In line with fizzy drinks, recently I had an opportunity to taste some alcoholic, sparkling apple cider, and I couldn't help think, this drink would be perfect with Thanksgiving. Low alcohol makes it easy to drink (and drink and drink). The apples lend a flavor of fall and a touch of sweetness to a well-rounded beverage. There are some good brands out there, seek out a bottle from Stein's Deli today.

Finally for wine, you may want to have one nice bottle. After the dishes have been washed and the Turkey carcass is on the stove transforming into stock, when there are just the few guests left that you really like, open a really nice bottle of wine. I will let you decide which one. Sit back, put your feet up, start a fire if you can, put the game on mute, turn on some music, chat, and enjoy the evening.

Better rest up now, 'cause Christmas is coming.

Tuesday, November 24, 2009

A Tale of Two Meals

"It was the best of times, it was the worst of times."
Charles Dickens, A Tale of Two Cities

Much has been said and written about Coquette. Based on a recent lunch there, the restaurant still has some growing up to do if it wants to run with the big boys. The meal was a study in contrast. My basic bistro fare sung although it was not without its issues, whereas Lindsay's more refined menu just fell flat.

The space is well-located and beautiful, with large windows looking out onto bustling Magazine Street and a pressed tin ceiling. If one is looking to pick up a bored housewife from the tony Garden District, this would be the spot for you. The food however has some very major flaws. It is at times perfectly executed and at others infuriating.

Lindsay got the sunchoke soup with crabmeat and parsley puree. The soup was boring and lacked seasoning. The background flavor was that of plastic, rather than anything natural. Now admittedly, we had recently had the sunchoke soup from Iris, and compared to that fine specimen this seemed cheaper than a pair of Oakley knockoffs at the Flea Market.

I, on the other hand, had the marvelous, meticulous, well-executed fried shrimp with grapefruit, pomegranate seeds, olives, and arugula. The batter encasing the shrimp was a cross between tempura and a traditional fish 'n chips batter - light, greaseless, and crunchy. The entire dish floated between the seaside flavors of the shrimp, the pop and zing of the grapefruit, the briney olives, and the peppery arugula.

Lindsay struck out again with her main.
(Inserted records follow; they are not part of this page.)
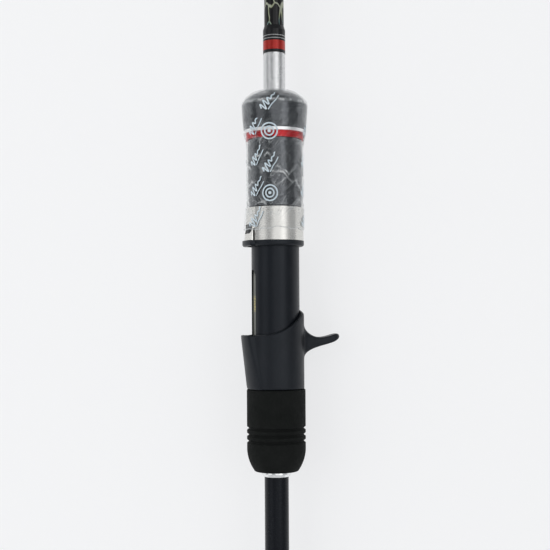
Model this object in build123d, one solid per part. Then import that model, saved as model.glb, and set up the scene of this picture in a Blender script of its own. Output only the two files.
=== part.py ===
from build123d import *
import math
import os

# A one-piece casting rod for slow jigging, built upright: +Z runs from the butt to the tip,
# the origin is on the rod's axis at the butt face, the guides and the reel sit on the -X side
# and the finger trigger points to +X. All sizes are in millimetres.

# ---------------------------------------------------------------- fits and gaps
running_gap = 0.05       # radial, for what slides or turns on the seat tube and the sleeve
glue_gap = 0.05          # radial, for what is bonded on a tube
free_gap = 0.35          # between faces of different bodies that never touch
film_gap = 0.15          # between the protective film and what it covers
film_thickness = 0.2
press_gap = 0.02         # radial, for what is pressed into a shell
spare = 2.0              # how far a cutter reaches past what it cuts

# ---------------------------------------------------------------- blank and handle tube
rod_length = 1680.0
blank_butt_radius = 5.65
blank_seat_radius = 5.2
blank_tip_radius = 1.1
blank_wall = 1.2
blank_tip_wall = 0.6
blank_step_gap = 2.0     # below the sleeve, where the blank has its seat radius
tip_straight = 16.0
handle_tube_wall = 0.7
handle_tube_gap = 40.0   # bare blank between the handle tube and the sleeve
handle_tube_radius = blank_butt_radius + glue_gap + handle_tube_wall

# ---------------------------------------------------------------- butt end
butt_cap_length = 22.0
butt_cap_floor = 4.0
butt_cap_rounding = 2.5
butt_trim_length = 3.0
butt_trim_inset = 0.4
butt_grip_length = 83.0
butt_grip_radius = 14.5
butt_grip_neck_radius = 11.0
butt_grip_taper = 14.0
butt_check_length = 3.5
butt_check_radius = 9.6

# ---------------------------------------------------------------- exposed tube and rear grip
rear_tube_length = 179.5
check_foot_rise = 0.8
check_bevel_share = 0.55 # of a check's length, where it reaches its full radius
rear_check_length = 2.7
rear_check_radius = 8.0
rear_grip_length = 43.2
rear_grip_radius = 15.55
rear_grip_end_radius = 11.5
rear_grip_taper = 10.8
groove_count = 3
groove_first = 16.0      # from the grip's lower end
groove_pitch = 3.4
groove_depth = 1.0
groove_half_width = 0.75

# ---------------------------------------------------------------- reel seat
seat_tube_radius = 12.65
seat_wall = 2.65
seat_bore_radius = seat_tube_radius - seat_wall
thread_step = 1.05
barrel_radius = seat_tube_radius - thread_step
hood_wall = 2.35
hood_radius = seat_tube_radius + hood_wall
hood_back_length = 27.7  # fixed hood, from the rear grip to its mouth
hood_front_rise = 14.4   # how far the trigger side stands above the mouth
hood_sweep_radius = 30.0
hood_sweep_offset = 12.0 # from the axis to the swept edge's centre, towards the reel
hood_lip_rise = 1.2      # how far the swept edge starts above the mouth
pocket_half_width = 6.3
pocket_end_half_width = 5.5
pocket_depth = 13.0
pocket_wall = 1.5
tunnel_half_width = 7.0
tunnel_rear_half_width = 11.0
tunnel_mouth_height = seat_tube_radius + 5.95
tunnel_rear_height = seat_tube_radius + 2.75
tunnel_crown = 1.6
tunnel_rear_crown = 4.2
slot_half_width = 3.9
slot_depth = 2.0
slot_length = 48.4       # from the fixed hood's pocket floor to the slot's rounded end
saddle_thickness = 0.6
trigger_length = 20.6    # from the hood's surface to the trigger's tip
trigger_half_width = 5.5
trigger_tip_radius = 1.7
trigger_tip_half_width = 3.8
trigger_drop = 3.6       # from the mouth's level down to the trigger's middle at its root
trigger_rise = 5.2       # how far the tip stands above the root's middle
trigger_sunk = 2.0       # how far the root reaches into the hood's wall
trigger_flare_up = 12.4  # from the root's middle to the upper end of its curve
trigger_flare_down = 9.4
trigger_bend = 6.0       # from the hood's surface to where the trigger is thinnest
trigger_bend_top = 3.6
trigger_bend_low = 2.5
trigger_tip_lean = 0.55
arbor_length = 15.0
rear_arbor_inset = 4.0
middle_arbor_inset = 2.0
front_arbor_inset = 1.0

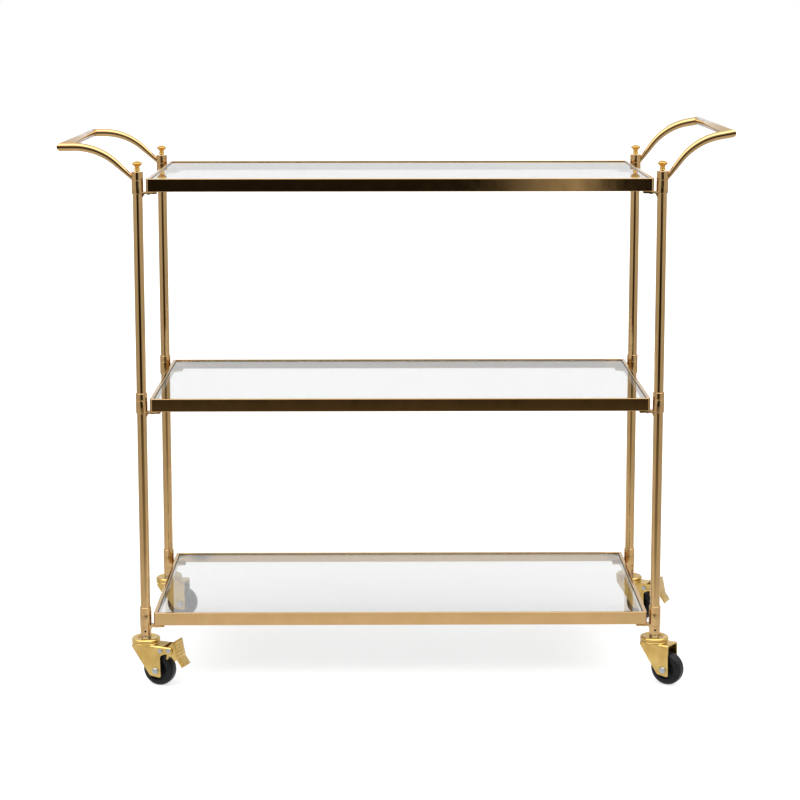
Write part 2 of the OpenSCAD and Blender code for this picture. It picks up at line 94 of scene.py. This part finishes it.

The redfish with mushroom risotto and chow chow lacked focus. The risotto itself was textbook - well-cooked and earthy, but the redfish was greasy. The goal of the chow chow was to introduce some acid and pungency to the dish, but the force of the chow chow was like being hit in the jaw when all you needed was a tap on the shoulder.

Steak frites, while not difficult to make average, are very hard to make excellent. The steak component bordered on excellent. The hanger was well-seasoned, well-rested, tender and cooked to an exacting medium rare. The red wine demi and caramelized onions added some additional heft to the meat. The aioli had a wonderful vinegar and mustard component that paired equally well with the steak and the fries.

But the fries. They were sad, soggy, and as far as I could tell had never had the pleasure of being introduced to salt before greeting me. The fries also would have benefited from another sixty seconds in hot oil. Just by looking at the photo of the fries, you can tell they were not up to snuff. If you are going to go to the trouble or making house cut fries, which I believe these were, how could you forget to just toss them in some salt before plating?

Service started out with a bang and fizzled. As we waited for our main course to be cleared, the table next to us went through two courses. As we sat, the hostess stared off with a far away look reserved for when you don't want to make eye contact with someone from your past. Finally the waiter returned and cleared our plates. Five minutes later he came back to ask if we wanted a dessert menu, we said yes, which lead to another long wait. And so on and so forth. By the time our post lunch drinks had arrived, the lunch hour had become two.

I wish I had better things to say about Coquette, but then again, I bet they do too.

Coquette -Bogey, the bad far outweighed the good.